--- Begin RAW DATA ---

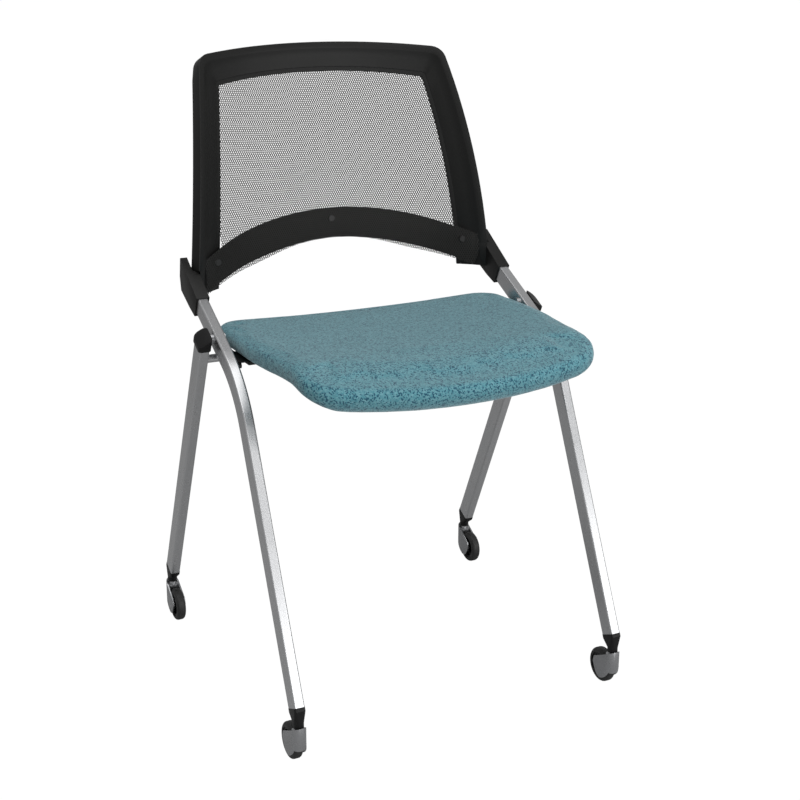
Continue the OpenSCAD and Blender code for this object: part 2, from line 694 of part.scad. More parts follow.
mesh_corner_share = 0.7;
fringe_shares = [0.08, 1, 0.4];
fringe_at_shares = [0.25, 0.65, 1.05];
function fringe(x) =
    let (a = fringe_at_shares, b = fringe_shares, t = abs(x) / window_low)
    let (rise = smooth((t - a[0]) / (a[1] - a[0])), fade = smooth((t - a[1]) / (a[2] - a[1])))
    mesh_fringe * mix(mix(b[0], b[1], rise), b[2], fade);
function mesh_stations() =
    let (corner = meet(window_side, window_head, window_high, 6), low = band_top_s(window_low))
    let (end = window_side(band_top_s(ramp_to)) + rail_w * ramp_shares[1] - seat_gap * 2)
    let (clear = window_r * mesh_corner_share)
    concat(
        [for (i = [0:15]) let (x = (corner[0] - clear) * i / 15) [x, window_head(x) - seat_gap]],
        [for (i = [0:8]) let (s = mix(corner[1] - clear, low + mesh_t * 4, i / 8))
            [window_side(s) - seat_gap, s]],
        [for (i = [1:5]) let (x = mix(window_side(low), end, i / 5)) [x, band_top_s(x) + mesh_t * 2]]
    );

// Levels of the mesh over one station: over the band, then over the step behind it, then to the top
function mesh_levels(x, top) =
    let (low = band_low_s(x) - fringe(x), edge = band_top_s(x) + seat_gap)
    let (behind = min(edge + band_low, (edge + top) / 2))
    concat(
        [for (i = [0:3]) mix(low, edge, i / 3)],
        [for (i = [1:3]) mix(edge, behind, i / 3)],
        [for (i = [1:4]) mix(behind, top, i / 4)]
    );
module mesh_panel() {
    half = mesh_stations();
    n = len(half);
    stations = concat([for (i = [n - 1:-1:1]) [-half[i][0], half[i][1]]], half);
    rings = [for (p = stations) let (x = p[0], levels = mesh_levels(x, p[1]), last = len(levels) - 1) [
        for (s = levels) back_point(x, s, mesh_depth(x, s) + mesh_t),
        for (i = [last:-1:0]) back_point(x, levels[i], mesh_depth(x, levels[i]))
    ]];
    color("#404040") placed() skin(rings);
}

// Bracket outline: shares of its length along the tube and of the tube's depth, off the tube's face
bracket_shares = [[0, 0.05], [1, 0.333], [0.915, -0.633], [0.768, -1.2], [0.3, -1.16], [0, -1.06]];
bracket_ledge_x = rail_wall_x + seat_gap;
bracket_screw_shares = [[0.6, -0.55], [0.7, -0.05]];
bracket_screws_yz = [for (p = bracket_screw_shares)
    bracket_front + p[0] * bracket_l * rise_dir + p[1] * tube_d * rise_up];
module bracket_outline() {
    translate(bracket_front) rotate(rise_angle)
        polygon([for (p = bracket_shares) [p[0] * bracket_l, p[1] * tube_d]]);
}
module back_bracket(right) {
    color("#202020") mirrored(right) difference() {
        union() {
            translate([bracket_ledge_x, 0, 0]) side_view()
                linear_extrude(bracket_outer_x - bracket_ledge_x) bracket_outline();
            translate([bracket_inner_x, 0, 0]) side_view()
                linear_extrude(bracket_ledge_x - bracket_inner_x) intersection() {
                    bracket_outline();
                    translate([bracket_front[0] - bracket_l, lumbar_z - bracket_l])
                        square([3 * bracket_l, bracket_l + bracket_lip]);
                }
        }
        translate([front_x, 0, 0]) side_view()
            tube_run(bracket_front, 90 + rise_angle, -socket_l - fit, over, fit);
        for (p = bracket_screws_yz)
            cross_shaft(p, screw_d + 2 * fit, bracket_inner_x - over, bracket_outer_x - bracket_wall);
    }
}

module bracket_screws() {
    color("gainsboro") both_sides() for (p = bracket_screws_yz)
        cross_shaft(p, screw_d, bracket_inner_x - screw_head_d, bracket_outer_x - 2 * bracket_wall);
}

// Screws through the mesh and the band, one in the middle and one near each end
band_screw_share = 1.024;
band_screw_shares = [0.65, 0.68];
band_screw_x = window_low * band_screw_share;
band_reach_share = 0.8;
module band_screws() {
    color("black") placed() for (x = [-band_screw_x, 0, band_screw_x]) {
        s = mix(band_low_s(x), band_top_s(x), band_screw_shares[x == 0 ? 0 : 1]);
        p = back_point(x, s, band_depth(x) + seat_gap + mesh_t);
        q = back_point(x, s, band_depth(x) - band_t * band_reach_share);
        aim = p - q;
        translate(q) rotate([0, 0, atan2(aim[1], aim[0])]) rotate([0, acos(aim[2] / norm(aim)), 0]) {
            cylinder(d = screw_d, h = norm(aim) + screw_head_h / 2);
            translate([0, 0, norm(aim) + seat_gap]) cylinder(d = screw_head_d, h = screw_head_h / 2);
        }
    }
}

// One caster, with its swivel axis on z and its wheel behind it, towards +y
module at_caster(front, right) {
    placed() mirror([right ? 1 : 0, 0, 0])
        translate([front ? front_x : rear_x, front ? front_stem_y : rear_stem_y, 0])
            rotate(front ? 0 : 180) children();
}

plug_share = 0.8;
module end_cap(front, right) {
    slice = tube_front_r * 2;
    plug_l = tube_d * plug_share;
    color("#202020") difference() {
        union() {
            mirrored(right) if (front) {
                end = front_leg_l - bend_tangent;
                translate([front_x, 0, 0]) side_view() tube_run(bend_centre + bend_r * leg_up,
                    90 + leg_angle, end - plug_l, end + over, -tube_wall - fit);
                hull() {
                    translate([front_x, 0, 0]) side_view()
                        tube_run(bend_centre + bend_r * leg_up, 90 + leg_angle, end, end + slice, fit * 4);
                    translate([front_x, front_stem_y, foot_bottom_z + hood_h - web_h])
                        cylinder(d = foot_d, h = slice, $fn = 32);
                }
            } else {
                leg_frame() translate([0, 0, rear_leg_l - plug_l])
                    linear_extrude(plug_l + over) tube_section(-tube_wall - fit);
                hull() {
                    leg_frame() translate([0, 0, rear_leg_l]) linear_extrude(slice) tube_section(fit * 4);
                    translate([rear_x, rear_stem_y, foot_bottom_z + hood_h - web_h])
                        cylinder(d = foot_d, h = slice, $fn = 32);
                }
            }
            at_caster(front, right) translate([0, 0, foot_bottom_z]) {
                cylinder(d = foot_d, h = hood_h - web_h + slice / 2);
            }
        }
        at_caster(front, right) translate([0, 0, foot_bottom_z - over])
            cylinder(d = stem_d + 2 * hinge_fit, h = stem_l + 2 * over);
    }
}

collar_share = 0.75;
module caster_stem(front, right) {
    color("silver") at_caster(front, right) translate([0, 0, web_z]) {
        translate([0, 0, -web_h / 4]) cylinder(d = stem_d, h = web_h / 4 + collar_t + seat_gap + stem_l);
        cylinder(d = foot_d * collar_share, h = collar_t);
    }
}

// Outline of a hood's cheek about the axle: shares of the wheel's radius, towards the stem and up
cheek_centre_share = 0.12;
axle_seat_share = 0.6;
cheek_shares = [[1.4, 1.39], [-0.32, 0.47], [-0.42, 0.1], [-0.1, -0.46], [0.15, -0.62], [1.4, -0.62]];
module cheek_outline() {
    r = wheel_d / 2;
    intersection() {
        union() {
            translate([r * cheek_centre_share, hood_h - r]) circle(r = r, $fn = 96);
            translate([r * cheek_centre_share, hood_h - hood_end_h]) square([trail + hood_r, hood_end_h]);
        }
        polygon([for (p = cheek_shares) p * r]);
    }
}
module hood_plan(r) {
    circle(r = r);
    translate([-r, 0]) square([2 * r, trail + wheel_d / 2]);
}
module caster_hood(front, right) {
    axle_reach = hood_inner_r + hood_t * axle_seat_share;
    color("silver") at_caster(front, right) difference() {
        union() {
            intersection() {
                difference() {
                    linear_extrude(axle_z + hood_h) hood_plan(hood_r);
                    translate([0, 0, -over])
                        linear_extrude(axle_z + hood_h + 2 * over) hood_plan(hood_inner_r);
                }
                translate([-hood_r, trail, axle_z]) rotate([0, 0, 180]) mirror([1, 0, 0])
                    side_view() linear_extrude(2 * hood_r) cheek_outline();
            }
            translate([0, 0, axle_z]) linear_extrude(web_h) circle(r = hood_inner_r + hood_t / 2);
        }
        cross_shaft([trail, axle_z], wheel_d + 2 * web_gap, -hood_inner_r, hood_inner_r);
        cross_shaft([trail, axle_z], axle_d + 2 * fit, -axle_reach, axle_reach);
        translate([0, 0, web_z - web_h]) cylinder(d = stem_d + 2 * fit, h = web_h + over);
    }
}

module caster_axle(front, right) {
    color("gainsboro") at_caster(front, right)
        cross_shaft([trail, axle_z], axle_d, -hood_inner_r - hood_t / 2, hood_inner_r + hood_t / 2);
}

module wheel_frame(front, right) {
    at_caster(front, right) translate([0, trail, axle_z]) rotate([0, 90, 0]) children();
}

boss_share = 0.6;
hub_shares = [0.15, 0.8];
module wheel_hub(front, right) {
    r = wheel_d / 2 - tyre_t - fit;
    bore_r = axle_d / 2 + hinge_fit;
    color("#303030") wheel_frame(front, right) rotate_extrude() {
        translate([bore_r, -wheel_w / 2]) square([axle_d * boss_share, wheel_w]);
        translate([bore_r, -wheel_w / 6]) square([r - bore_r, wheel_w / 3]);
        translate([r * (1 - hub_shares[0]), -wheel_w * hub_shares[1] / 2])
            square([r * hub_shares[0], wheel_w * hub_shares[1]]);
    }
}

module wheel_tyre(front, right) {
    r = wheel_d / 2;
    color("black") wheel_frame(front, right) rotate_extrude($fn = 96) {
        translate([r - tyre_t, -wheel_w / 2]) square([tyre_t - tread_r, wheel_w]);
        translate([r - tread_r, -wheel_w / 2 + tread_r]) square([tread_r, wheel_w - 2 * tread_r]);
        intersection() {
            for (y = [-1, 1]) translate([r - tread_r, y * (wheel_w / 2 - tread_r)]) circle(r = tread_r);
            translate([r - tyre_t, -wheel_w / 2]) square([tyre_t, wheel_w]);
        }
    }
}

front_tube(true);  // front_tube_right
front_tube(false);  // front_tube_left
rear_leg(true);  // rear_leg_right
rear_leg(false);  // rear_leg_left
leg_top_cap(true);  // leg_top_cap_right
leg_top_cap(false);  // leg_top_cap_left
frame_spacers();
frame_bolts();
pivot_tube();
stop_pins();
back_frame();
back_band();
mesh_panel();
back_bracket(true);  // back_bracket_right
back_bracket(false);  // back_bracket_left
band_screws();
bracket_screws();
seat_cushion();
seat_board();
seat_hinge(true);  // seat_hinge_right
seat_hinge(false);  // seat_hinge_left
hinge_bushes();
hinge_screws();
end_cap(true, true);  // end_cap_front_right
end_cap(true, false);  // end_cap_front_left
end_cap(false, true);  // end_cap_rear_right
end_cap(false, false);  // end_cap_rear_left
caster_stem(true, true);  // caster_stem_front_right
caster_stem(true, false);  // caster_stem_front_left
caster_stem(false, true);  // caster_stem_rear_right
caster_stem(false, false);  // caster_stem_rear_left
caster_hood(true, true);  // caster_hood_front_right
caster_hood(true, false);  // caster_hood_front_left
caster_hood(false, true);  // caster_hood_rear_right
caster_hood(false, false);  // caster_hood_rear_left
caster_axle(true, true);  // caster_axle_front_right
caster_axle(true, false);  // caster_axle_front_left
caster_axle(false, true);  // caster_axle_rear_right
caster_axle(false, false);  // caster_axle_rear_left
wheel_hub(true, true);  // wheel_hub_front_right
wheel_hub(true, false);  // wheel_hub_front_left
wheel_hub(false, true);  // wheel_hub_rear_right
wheel_hub(false, false);  // wheel_hub_rear_left
wheel_tyre(true, true);  // wheel_tyre_front_right
wheel_tyre(true, false);  // wheel_tyre_front_left
wheel_tyre(false, true);  // wheel_tyre_rear_right
wheel_tyre(false, false);  // wheel_tyre_rear_left
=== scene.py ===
import json
import math
import bpy
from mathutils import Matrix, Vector

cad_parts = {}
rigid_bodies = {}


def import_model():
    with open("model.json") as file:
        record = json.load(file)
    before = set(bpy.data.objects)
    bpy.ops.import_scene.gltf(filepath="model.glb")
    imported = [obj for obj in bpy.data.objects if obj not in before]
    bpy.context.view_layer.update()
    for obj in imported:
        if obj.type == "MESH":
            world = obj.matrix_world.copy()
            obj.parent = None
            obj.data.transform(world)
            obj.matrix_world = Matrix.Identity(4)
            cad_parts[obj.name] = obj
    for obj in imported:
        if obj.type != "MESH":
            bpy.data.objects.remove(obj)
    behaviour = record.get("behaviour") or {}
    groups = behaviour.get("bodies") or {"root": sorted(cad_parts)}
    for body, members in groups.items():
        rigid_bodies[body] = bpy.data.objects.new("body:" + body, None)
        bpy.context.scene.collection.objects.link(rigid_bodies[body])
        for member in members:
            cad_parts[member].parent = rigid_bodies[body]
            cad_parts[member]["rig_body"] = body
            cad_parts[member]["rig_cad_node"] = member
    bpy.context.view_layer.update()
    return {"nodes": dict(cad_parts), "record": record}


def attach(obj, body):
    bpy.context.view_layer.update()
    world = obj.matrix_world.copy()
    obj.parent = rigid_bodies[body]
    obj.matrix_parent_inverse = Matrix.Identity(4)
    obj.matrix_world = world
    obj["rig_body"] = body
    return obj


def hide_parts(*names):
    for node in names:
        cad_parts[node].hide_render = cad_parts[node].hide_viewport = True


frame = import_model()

# Sizes are in metres, in the chair's own frame.

# Where the back's curve comes from: its lumbar level, its side radius and the hollow across it
lumbar_level = 0.53655
back_centre_y = 0.8002
back_radius = 0.654
back_hollow = 0.0347
back_hollow_at = 0.1846

# Knitted mesh: distance between the holes across and along, and the half sizes of a hole
mesh_across = 0.0033
mesh_along = 0.0061
hole_half_width = 0.00090
hole_half_height = 0.00136

# A face of the mesh panel belongs to its front skin if it faces forward by at least this share
front_share = 0.35

# How near the frame a point of the mesh's edge lies, how far it is tucked into the frame's groove,
# and the share of that way that may run forward or back
edge_reach = 0.0014
tuck_depth = 0.0009
tuck_depth_share = 0.8

# Loose triangles of a copied solid are joined within this distance
weld_reach = 0.00002

# An edge that turns by less than this many degrees is shaded smooth
smooth_turn = 32

# Mouldings: the radius of their edges, and the turn in degrees from which an edge has it
moulding_edges = {
    "back_frame": (0.0012, 24),
    "back_band": (0.0010, 30),
    "back_bracket": (0.0010, 30),
    "leg_top_cap": (0.0010, 30),
    "end_cap": (0.0007, 30),
    "caster_hood": (0.0007, 30),
}
edge_steps = 2

# Seat cushion: the net of its cover, how far the cover starts inside the foam, and how far it may
# then stand proud of the foam or sink into it
cover_net = 0.005
cover_start = 0.0010
cover_proud = 0.0016
cover_sunk = 0.0008

# A point of the cover that faces down by this share or more is stapled down
stapled_share = 0.6

# The cover as cloth, and the moments through which it is filled
cover_cloth = {
    "quality": 6,
    "mass": 0.3,
    "tension_stiffness": 18.0,
    "compression_stiffness": 18.0,
    "shear_stiffness": 8.0,
    "bending_stiffness": 2.0,
    "use_pressure": True,
    "uniform_pressure_force": 4.0,
}
cover_moments = 20

# Noise: its own roughness, the two values that most of it lies between, and how many cells it has
# to the metre in each finish
noise_roughness = 0.6
most_noise = (0.3, 0.7)
paint_cloud = 26.0
plastic_cloud = 14.0
brush_marks = 700.0
dust_spots = 240.0
tweed_patches = 55.0
thread_twist = 1500.0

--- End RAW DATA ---

**WHAT TO DO:**
Extract every line that has the string "json" in it.

**TASK RESULT:**
import json
    with open("model.json") as file:
        record = json.load(file)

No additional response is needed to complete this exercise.